27 Apr 2023


Written by: Lorenzo Pagni, Lucia Palmioli, Silvia Rolandi

In recent years, the issue of well-being has become increasingly important for people across the globe, and this is reflected in the efforts of various governments and organizations to meet the Sustainable Development Goals. The social dimension needs to be implemented in all sectors. 

One group that requires special attention, from the well-being perspective, are farmers, that, in recent times, have been facing a vast range of physical and mental health challenges. Given the complex socio-economic context in which they operate, addressing the challenges that represent an impediment to the achievement of their well-being, requires identifying the main issues and find innovative solutions that considering farmers’ specific needs and circumstances, help achieving the objective. 

The FARMWELL EU project (number 101000797) began in January 2021 and aims at improving farmers’ mental, physical, and social well-being through social innovations. The project Partners are E40 Group, ILVO, Ferm vzw, BB, Coldiretti, AUTH, STEVIA, AKI, MSZFSZ, IRWiR PAN, KPODR, HCC, GAL Tinutul Barsei, New Heroes, UGLOS. 

Each Member State identified a possible impediment to reach well-being and mapped existing and fitting social innovations and analyzed their social return on investment using the Social Return On Investment (SROI) methodology. 

For Italy, the focus is on irregular work in agriculture, from both the farmer and the worker side. As we are running on the third year of project, there are several helpful documents that help understand the work conducted and the foundation of the choice made. Among other deliverables and documents, there is a new video recently released – Reap What You Sow – Ethical ways of fighting irregular work. The video, the one of a series where all different Partners’ conducted researches are collected, was introduced by New Heroes (one of the project partners) during the 3rd meeting of the European Thematic Network in Budapest on January 2023 and launched at the beginning of March. 

The main purpose of the meeting was to stimulate a discussion on the issues and related social innovations in the respective national contexts, bringing together Partners and stakeholders. An activity was planned to fulfill this purpose, where members could participate in individual sessions in which the activities carried out by the respective country were explained in depth, and direct testimonies of those adhering to social innovations were reported. 

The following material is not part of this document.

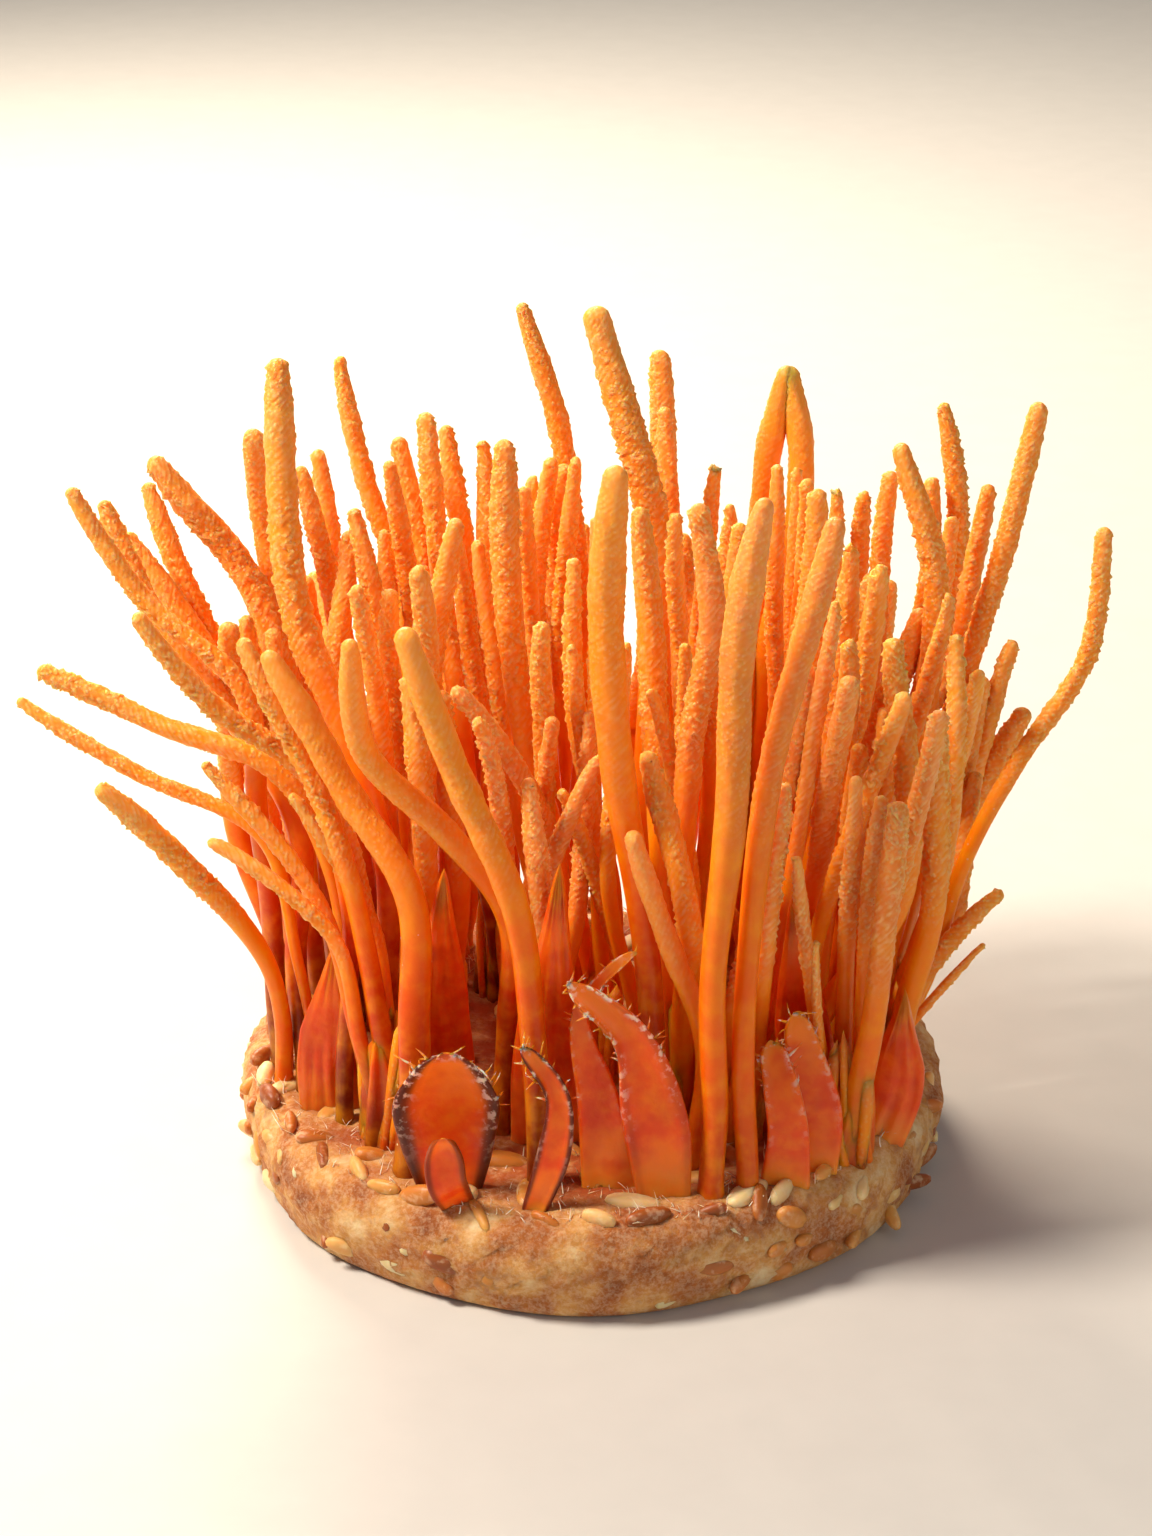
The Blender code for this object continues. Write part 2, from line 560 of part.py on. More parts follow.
def back_tufts(rng):
    """Stems of the hidden side, kept below what the photo shows of the sky line."""
    stems = []
    for name, (angle, reach) in BACK_TUFTS.items():
        angle = math.radians(angle)
        centre = reach * np.array([math.cos(angle), math.sin(angle)])
        stems.append(trunk_stem("tuft_" + name, centre, BACK_TUFT_STEMS, rng))
        for i, place in enumerate(tuft_feet(centre, BACK_TUFT_STEMS)):
            fan = angle + BACK_FAN * (i / (BACK_TUFT_STEMS - 1) - 0.5) + rng.normal(0, 0.1)
            lean = rng.uniform(*BACK_LEANS)
            height = rng.uniform(*BACK_HEIGHTS)
            out = np.array([math.cos(fan), math.sin(fan), 0.0])
            tip = below_limit(place + out * lean * height + np.array([0, 0, height]))
            wander = rng.normal(0, BACK_WANDER, 3) * np.array([1, 1, 0.2])
            low = place * (1 - BACK_LOW_SHARE) + tip * BACK_LOW_SHARE - out * BACK_BOW
            high = place * (1 - BACK_HIGH_SHARE) + tip * BACK_HIGH_SHARE + wander
            width = BACK_WIDTH * rng.uniform(*BACK_WIDTH_RANGE)
            stems.append(new_stem("tuft_" + name, [tip, high, low, place], width * BACK_SWELL,
                                  width, SLIM_SIDES, GIVE_FILLING, fused_height=FUSED_HEIGHT))
    return stems


def across(rings):
    """For each ring, the sideways direction that faces the camera, and the tangent."""
    tangent = np.gradient(rings, axis=0)
    tangent /= np.linalg.norm(tangent, axis=1)[:, None]
    side = np.cross(tangent, forward)
    side /= np.linalg.norm(side, axis=1)[:, None]
    return side, tangent


def sample_table(stems):
    """Sample discs down every stem, as shares of two neighbouring rings."""
    table = {key: [] for key in ("low", "share", "radius", "stem", "side", "give")}
    first = 0
    for index, stem in enumerate(stems):
        rings = stem["rings"]
        side, _ = across(rings)
        for k in range(len(rings) - 1):
            span = np.linalg.norm(rings[k + 1] - rings[k])
            steps = max(1, int(math.ceil(span / SAMPLE_STEP)))
            for t in np.arange(steps) / steps:
                radius = stem["radius"][k] * (1 - t) + stem["radius"][k + 1] * t
                half = stem["half_width"][k] * (1 - t) + stem["half_width"][k + 1] * t
                reach = max(0.0, half - radius)
                strands = 1 + 2 * int(math.ceil(reach / (radius * 1.2)))
                for offset in np.linspace(-reach, reach, strands):
                    table["low"].append(first + k)
                    table["share"].append(t)
                    table["radius"].append(radius)
                    table["stem"].append(index)
                    table["side"].append(side[k] * offset)
                    table["give"].append(stem["give"])
        table["low"].append(first + len(rings) - 2)
        table["share"].append(1.0)
        table["radius"].append(stem["radius"][-1])
        table["stem"].append(index)
        table["side"].append(side[-1] * 0)
        table["give"].append(stem["give"])
        first += len(rings)
    return {key: np.array(values) for key, values in table.items()}


def near_pairs(places, table, group, fused_height, reach):
    """Pairs of samples of different stems that are closer than their radii plus a reach."""
    order = np.argsort(places[:, 2])
    heights = places[order, 2]
    first, second = [], []
    for start in range(0, len(order), SEARCH_BLOCK):
        rows = order[start:start + SEARCH_BLOCK]
        top = heights[min(start + SEARCH_BLOCK, len(order)) - 1] + WIDEST_SAMPLE + reach
        end = np.searchsorted(heights, top + SEARCH_HEIGHT)
        others = order[start:end]
        gap = np.linalg.norm(places[rows][:, None] - places[others][None], axis=2)
        need = table["radius"][rows][:, None] + table["radius"][others][None] + CLEARANCE + reach
        hit = (gap < need) & (table["stem"][rows][:, None] != table["stem"][others][None])
        a, b = np.nonzero(hit)
        a, b = rows[a], others[b]
        one, two = table["stem"][a], table["stem"][b]
        fused = group[one] == group[two]
        fused &= np.minimum(places[a, 2], places[b, 2]) < np.maximum(fused_height[one], fused_height[two])
        keep = ~fused
        first.append(a[keep])
        second.append(b[keep])
    first = np.concatenate(first)
    second = np.concatenate(second)
    low = np.minimum(first, second)
    high = np.maximum(first, second)
    pairs = np.unique(np.column_stack([low, high]), axis=0)
    return pairs[:, 0], pairs[:, 1]


def make_room(stems):
    """Pushes crowded stems apart, mostly along the line of sight, until none touch.

    The feet of one tuft move together, and so do a stem's tip and its first ring.
    """
    rings = np.vstack([stem["rings"] for stem in stems])
    counts = [len(stem["rings"]) for stem in stems]
    starts = np.concatenate([[0], np.cumsum(counts)])
    feet = starts[1:] - 1
    tips = starts[:-1]
    names = sorted({stem["node"] for stem in stems})
    group = np.array([names.index(stem["node"]) for stem in stems])
    together = (group[:, None] == group[None]).astype(float)
    together /= together.sum(axis=1)[:, None]
    fused_height = np.array([stem["fused_height"] for stem in stems])
    foot_levels = rings[feet, 2].copy()
    table = sample_table(stems)
    same_stem = np.ones(len(rings), bool)
    same_stem[feet] = False
    low, share = table["low"], table["share"]
    for turn in range(ROUNDS):
        places = rings[low] * (1 - share)[:, None] + rings[low + 1] * share[:, None] + table["side"]
        if turn % SEARCH_EVERY == 0:
            a, b = near_pairs(places, table, group, fused_height, SEARCH_REACH)
        apart = places[a] - places[b]
        gap = np.linalg.norm(apart, axis=1) + 1e-9
        short = table["radius"][a] + table["radius"][b] + CLEARANCE + SAFETY - gap
        tight = short > 0
        if not tight.any():
            break
        i, j = a[tight], b[tight]
        push = apart[tight] / gap[tight][:, None]
        view = push @ forward
        lateral = push - view[:, None] * forward
        ease = min(1.0, FIRST_SIDE_PUSH + turn / ROUNDS)
        bias = max(0.0, FIRST_VIEW_PUSH - turn / ROUNDS)
        push = lateral * ease + (view + bias * np.sign(view + 1e-6))[:, None] * forward
        push /= np.linalg.norm(push, axis=1)[:, None]
        weight = table["give"][i] + table["give"][j]
        move_i = push * (short[tight] * table["give"][i] / weight)[:, None]
        move_j = -push * (short[tight] * table["give"][j] / weight)[:, None]
        total = np.zeros_like(rings)
        share_sum = np.zeros(len(rings))
        for index, move in ((i, move_i), (j, move_j)):
            for ring, part in ((low[index], 1 - share[index]), (low[index] + 1, share[index])):
                np.add.at(total, ring, move * part[:, None])
                np.add.at(share_sum, ring, part)
        step = total / np.maximum(share_sum, 1.0)[:, None] * STEP_GAIN
        if turn < ROUNDS * SMOOTH_UNTIL:
            smooth = step.copy()
            joined = same_stem[:-1][:, None]
            smooth[1:] += SMOOTH_SHARE * step[:-1] * joined
            smooth[:-1] += SMOOTH_SHARE * step[1:] * joined
            step = smooth / (1 + SMOOTH_SHARE)
        tip_step = (step[tips] + step[tips + 1]) / 2
        step[tips] = tip_step
        step[tips + 1] = tip_step
        step[feet] = together @ step[feet]
        rings += step
        rings[feet, 2] = foot_levels
        middle = together @ rings[feet, :2]
        reach = np.linalg.norm(middle, axis=1)
        excess = np.maximum(0.0, reach - FOOT_LIMIT + 1.0)
        rings[feet, :2] -= middle * (excess / reach)[:, None]
    for index, stem in enumerate(stems):
        stem["rings"] = rings[starts[index]:starts[index + 1]]


def new_material(name, colour, roughness):
    material = bpy.data.materials.new(name)
    material.use_nodes = True
    shader = material.node_tree.nodes["Principled BSDF"]
    shader.inputs["Base Color"].default_value = (*colour, 1.0)
    shader.inputs["Roughness"].default_value = roughness
    shader.inputs["Metallic"].default_value = 0.0
    return material


def new_object(name, mesh, material):
    mesh.materials.append(material)
    body = bpy.data.objects.new(name, mesh)
    bpy.context.collection.objects.link(body)
    mesh.shade_smooth()
    mesh.set_sharp_from_angle(angle=SHARP_ANGLE)
    return body


def stem_mesh(stem, name, number=0):
    """A closed tube through the stem's rings, with a pointed tip and a level foot."""
    rings = stem["rings"].copy()
    rings[-1, 2] += FOOT_STEP * number
    _, tangent = across(rings)
    sides = stem["sides"]
    work = bmesh.new()
    tip = work.verts.new(rings[0] * MM)
    loops = []
    for k in range(1, len(rings)):
        axis = tangent[k]
        side = np.cross(axis, forward)
        side /= np.linalg.norm(side)
        thick = np.cross(side, axis)
        if k == len(rings) - 1:
            side = np.array([1.0, 0.0, 0.0])
            thick = np.array([0.0, 1.0, 0.0])
        loop = []
        for s in range(sides):
            angle = 2 * math.pi * (s + 0.5) / sides
            point = rings[k] + side * stem["half_width"][k] * math.cos(angle)
            point = point + thick * stem["radius"][k] * math.sin(angle)
            loop.append(work.verts.new(point * MM))
        loops.append(loop)
    for s in range(sides):
        work.faces.new((tip, loops[0][s], loops[0][(s + 1) % sides]))
    for upper, lower in zip(loops[:-1], loops[1:]):
        for s in range(sides):
            t = (s + 1) % sides
            work.faces.new((upper[s], lower[s], lower[t]))
            work.faces.new((upper[s], lower[t], upper[t]))
    work.faces.new(loops[-1])
    bmesh.ops.recalc_face_normals(work, faces=work.faces)
    mesh = bpy.data.meshes.new(name)
    work.to_mesh(mesh)
    work.free()
    return mesh


def build_node(name, stems, material):
    """One closed body: the first stem, with the others joined on by Boolean unions."""
    body = new_object(name, stem_mesh(stems[0], name), material)
    for number, stem in enumerate(stems[1:], 2):
        helper = new_object(f"{name}_join_{number}", stem_mesh(stem, name, number), material)
        helper.hide_render = True
        helper.display_type = "WIRE"
        join = body.modifiers.new(f"join {number}", "BOOLEAN")
        join.operation = "UNION"
        join.solver = "EXACT"
        join.object = helper
    if len(stems) > 1:
        weld = body.modifiers.new("weld slivers", "WELD")
        weld.merge_threshold = WELD_DISTANCE * MM


def build_cake(rng):
    """The cake: a turned disc with a soft uneven side, and swollen kernels round its rim."""
    work = bmesh.new()
    centre_low = work.verts.new((0, 0, 0))
    centre_top = work.verts.new((0, 0, CAKE_TOP * MM))
    loops = []
    for inset, height in CAKE_PROFILE:
        loop = []
        for s in range(CAKE_SIDES):
            angle = 2 * math.pi * s / CAKE_SIDES
            (slow, broad), (quick, fine) = CAKE_WAVES
            wave = broad * math.sin(slow * angle + WAVE_START) + fine * math.sin(quick * angle + height)
            reach = CAKE_RADIUS - inset + wave + (rng.normal(0, CAKE_SCATTER) if height > 0 else 0.0)
            level = height + (rng.normal(0, LEVEL_SCATTER) if 0 < height < CAKE_TOP else 0.0)
            place = (reach * math.cos(angle), reach * math.sin(angle), level)
            loop.append(work.verts.new(np.array(place) * MM))
        loops.append(loop)
    for s in range(CAKE_SIDES):
        t = (s + 1) % CAKE_SIDES
        work.faces.new((centre_low, loops[0][t], loops[0][s]))
        work.faces.new((centre_top, loops[-1][s], loops[-1][t]))
        for low, high in zip(loops[:-1], loops[1:]):
            work.faces.new((low[s], low[t], high[t]))
            work.faces.new((low[s], high[t], high[s]))
    bmesh.ops.recalc_face_normals(work, faces=work.faces)
    mesh = bpy.data.meshes.new("substrate_cake")
    work.to_mesh(mesh)
    work.free()
    material = new_material("grain_cake", CAKE_COLOUR, CAKE_ROUGHNESS)
    body = new_object("substrate_cake", mesh, material)
    for number in range(RIM_KERNELS):
        angle = 2 * math.pi * (number + rng.uniform(-0.3, 0.3)) / RIM_KERNELS
        helper = kernel(f"kernel_{number}", angle, rng, material)
        join = body.modifiers.new(f"kernel {number}", "BOOLEAN")
        join.operation = "UNION"
        join.solver = "EXACT"
        join.object = helper
    merge = body.modifiers.new("merge flat faces", "DECIMATE")
    merge.decimate_type = "DISSOLVE"
    merge.angle_limit = FLAT_ANGLE


def kernel(name, angle, rng, material):
    """A swollen grain lying half sunk in the cake's rounded shoulder."""
    work = bmesh.new()
    bmesh.ops.create_uvsphere(work, u_segments=6, v_segments=4, radius=0.5)
    bmesh.ops.scale(work, vec=(KERNEL_WIDTH * MM, KERNEL_WIDTH * MM, KERNEL_LENGTH * MM), verts=work.verts)
    mesh = bpy.data.meshes.new(name)
    work.to_mesh(mesh)
    work.free()
    helper = new_object(name, mesh, material)
    height = CAKE_TOP - rng.uniform(*KERNEL_DEPTHS)
    reach = CAKE_RADIUS - KERNEL_INSET
    helper.location = (reach * math.cos(angle) * MM, reach * math.sin(angle) * MM, height * MM)
    helper.rotation_euler = (math.radians(90) + rng.normal(0, 0.3), 0, angle + rng.normal(0, 0.7))
    helper.hide_render = True
    helper.display_type = "WIRE"
    return helper


def colour_of(name):
    for word, colour in STALK_COLOURS.items():
        if word in name:
            return colour
    return STALK_COLOURS["inner"]


def main():
    for old in list(bpy.data.objects):
        bpy.data.objects.remove(old, do_unlink=True)
    rng = np.random.default_rng(SEED)
    stems = traced_singles() + fork_stems() + traced_tufts(rng) + blade_stems() + back_tufts(rng)
    make_room(stems)
    nodes = {}
    for stem in stems:
        nodes.setdefault(stem["node"], []).append(stem)
    for name, members in nodes.items():
        build_node(name, members, new_material("flesh_" + name, colour_of(name), FLESH_ROUGHNESS))
    build_cake(rng)


main()
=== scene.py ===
"""The looks of the cordyceps bunch: clubs with granular heads, flattened clubs and the grain cake.

Each club's middle line and thickness are read from the rings of its CAD solid, so every
modelled club stays where its solid is. Lengths are metres, with MM for millimetres.
"""

import math

import bpy
import json
import numpy as np
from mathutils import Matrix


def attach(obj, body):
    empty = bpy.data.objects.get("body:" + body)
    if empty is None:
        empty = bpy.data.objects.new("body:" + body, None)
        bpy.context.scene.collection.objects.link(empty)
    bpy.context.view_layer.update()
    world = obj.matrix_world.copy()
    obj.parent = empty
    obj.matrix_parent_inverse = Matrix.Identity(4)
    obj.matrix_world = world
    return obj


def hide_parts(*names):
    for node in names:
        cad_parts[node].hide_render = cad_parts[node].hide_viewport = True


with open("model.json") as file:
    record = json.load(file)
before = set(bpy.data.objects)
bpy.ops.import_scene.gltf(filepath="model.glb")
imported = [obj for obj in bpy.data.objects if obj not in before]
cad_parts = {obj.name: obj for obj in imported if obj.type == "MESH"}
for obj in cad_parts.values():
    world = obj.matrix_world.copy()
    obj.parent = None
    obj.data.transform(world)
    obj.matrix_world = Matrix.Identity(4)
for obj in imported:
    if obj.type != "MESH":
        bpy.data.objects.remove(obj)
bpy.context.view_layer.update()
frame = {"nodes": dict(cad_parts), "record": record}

MM = 0.001
SEED = 11
FULL_TURN = 2 * math.pi

# The cake and the level of the clubs' feet, as the CAD has them; drawn clubs reach down by FOOT_DEPTH
CAKE_RADIUS = 36.0 * MM
CAKE_TOP = 10.0 * MM
FOOT_LEVEL = 10.3 * MM
FOOT_DEPTH = 1.2 * MM
FOOT_MARGIN = 0.1 * MM
FOOT_BAND = 0.5 * MM
CLUMP_REACH = 2.4 * MM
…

The University of Pisa, in accordance with the Italian Partner, Coldiretti, invited to participate to the workshops two farmers, Giulia Jannelli from Germinale Cooperativa and Leonardo Rocchetti from Roc Farm Glasshouse, that previously contributed to the activities carried out during the Project, and Barbara Nappini, President of Slowfood. During her speech, she reflected on the origins of Slow Food as a response to the introduction of fast-food culture in Italy. She emphasized the significance of the link between our identity and what we eat. Throughout the group discussions, the themes of identity, awareness, and community emerged multiple times.  

She believes this project is a move towards a fairer society, promoting a shift in perspective from competition to empathy and understanding for everyone, not just a select few. 

By the end of the meeting, it was immediately clear how important it was to understand what social innovations are bringing to farmers regarding well-being. Direct discussions with stakeholders also made it possible to highlight the strengths and weaknesses of social innovations and their possible replicability in other contexts. 

What emerged during the project’s first two years was discussed during our last partner meeting in March in Brasov, Romania.  

The social innovations considered are indeed a tool aimed at increasing the well-being of farmers; in this sense, the SROI calculation showed a high potential for social return on investment. 

FARMWELL also aims to describe the lessons learned during case study analysis and by returning a policy document aimed at civil society. In this regard, in addition to outlining the content of the activities that will be carried out in the coming months, the meeting helped determine how the document will be drafted.  

The project’s next meeting is scheduled for September in Italy to discuss the data that will emerge during these months and finalize the final activities.